4DMT, FDA agree to lift clinical hold on Fabry gene therapy 4D-310
Hold was based on safety data from company's INGLAXA Phase 1/2 trials
4D Molecular Therapeutics (4DMT) has reached an agreement with the U.S. Food and Drug Administration (FDA) to lift the hold on a U.S.-based clinical trial testing 4D-310, an investigational gene therapy for Fabry disease.
Among the six patients dosed in both trials, three developed atypical hemolytic uremic syndrome (aHUS), a rare disorder marked by the destruction of red blood cells that carry oxygen in the bloodstream.
To address this, 4DMT launched a single safety study involving nonhuman primates to evaluate 4D-310 combined with an immunosuppressive regimen using rituximab and sirolimus (R/S) to lower the risk of aHUS and toxicity-related side effects. The company plans to submit the results to the FDA by mid-2024.
The INGLAXA trial protocol has also been modified to minimize aHUS risk, including by implementing the R/S immunosuppressive regimen.
“We are delighted to have reached an agreement with the FDA on our proposed plan to address the clinical hold and continue trial development,” David Kirn, MD, co-founder and CEO of 4DMT, said in a company press release.
What led to the clinical hold on 4D-310 trial?
Mutations in the GLA gene cause Fabry disease, a condition wherein fatty molecules build up to toxic levels inside cells.
Administered directly into the bloodstream, or intravenously, 4D-310 uses a harmless engineered viral vector to deliver a healthy copy of the gene to heart muscle cells to help break down these molecules.
The ongoing Phase 1/2 trials are designed to study the safety and effectiveness of 4D-310 in 18 adults with Fabry disease. The participants receive a single intravenous administration and are then followed for up to a year.
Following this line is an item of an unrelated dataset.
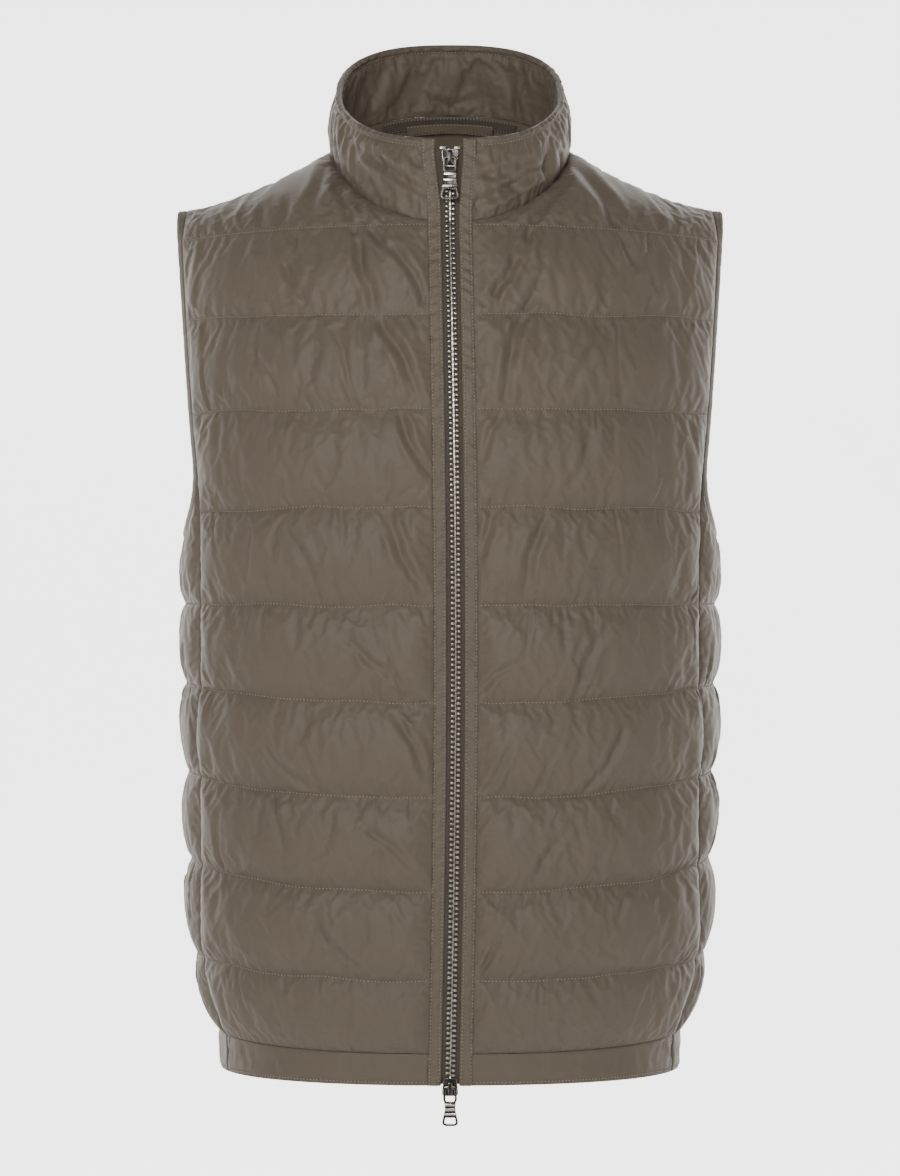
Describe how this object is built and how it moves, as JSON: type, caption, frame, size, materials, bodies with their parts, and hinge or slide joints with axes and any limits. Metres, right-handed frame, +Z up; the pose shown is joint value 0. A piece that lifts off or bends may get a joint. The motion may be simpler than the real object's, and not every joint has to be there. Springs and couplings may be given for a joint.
{
  "type": "quilted vest",
  "caption": "Sleeveless quilted vest with a padded stand collar and a full-length two-way metal zip, shown worn and empty",
  "frame": {"origin": "midway between the two shoulder seams, at the height where the wearer's shoulders hold the vest", "axes": "+X towards the right of the front view (the wearer's left), -Y to the front, +Z up"},
  "size_m": [0.3924, 0.2645, 0.7696],
  "materials": {
    "quilted_nylon": "taupe light nylon over padding, fine plain weave with a soft satin sheen, puckered at the quilting",
    "plain_nylon": "the same taupe nylon, unpadded, topstitched",
    "zip_tape": "dull darker taupe woven tape",
    "zip_teeth": "polished nickel zip teeth",
    "slider_metal": "dark gunmetal, polished and rubbed bright along the edges"
  },
  "bodies": {
    "root": {"front_left": "quilted_nylon", "front_right": "quilted_nylon", "side_left": "quilted_nylon", "side_right": "quilted_nylon", "back": "quilted_nylon", "armhole_binding_left": "plain_nylon", "armhole_binding_right": "plain_nylon", "hem_band_front_left": "plain_nylon", "hem_band_front_right": "plain_nylon", "hem_band_back": "plain_nylon", "collar": "quilted_nylon", "placket_left": "plain_nylon", "placket_right": "plain_nylon", "zip_tape_left": "zip_tape", "zip_tape_right": "zip_tape", "zip_chain": "zip_teeth", "slider_top": "slider_metal", "slider_bottom": "slider_metal", "back_neck_tape": "zip_tape", "hanger_loop": "plain_nylon"},
    "top_pull": {"pull_top": "slider_metal"},
    "bottom_pull": {"pull_bottom": "slider_metal"}
  },
  "joints": [
    {"name": "top_pull_hinge", "type": "hinge", "parent": "root", "child": "top_pull", "pos_m": [0, -0.1068, 0.00654], "axis": [-1, 0, 0], "range_deg": [0, 165]},
    {"name": "bottom_pull_hinge", "type": "hinge", "parent": "root", "child": "bottom_pull", "pos_m": [0.00007, -0.12241, -0.63151], "axis": [-1, 0, 0], "range_deg": [0, 165]}
  ]
}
The participants also received immunosuppressive prednisone to ease immune-related side effects.
Data from the first three participants in the U.S. clinical trial showed improvement in several measures of heart function a year after treatment, with signs that the GLA gene copy had been delivered and was functioning as expected in about half of the heart muscle cells.
Three patients had aHUS within a week of receiving the gene therapy, with one deemed severe, however. While all recovered within two to four weeks, the company decided to pause enrollment in both INGLAXA trials.
Soon after, the FDA notified 4DMT of a clinical hold in the U.S., which was “consistent with the company’s plans.” A clinical hold was not placed on the Asia-Pacific program by regional regulators.
The company is conducting the single study in monkeys to demonstrate that switching the immunosuppressive regimen from prednisone to R/S is safe and has a good distribution in the body.
4DMT is continuing to examine efficacy data from the INGLAXA clinical trial program. Interim data, including results from heart biopsies, after 1-1.5 years of follow-up for all six patients, are expected in the first quarter of 2024.
“We have shared with the FDA the totality of the most up to date clinical activity and safety data already generated from INGLAXA trials, as of August 2023, and look forward to progressing this critical work on behalf of all patients with Fabry disease,” Kirn said.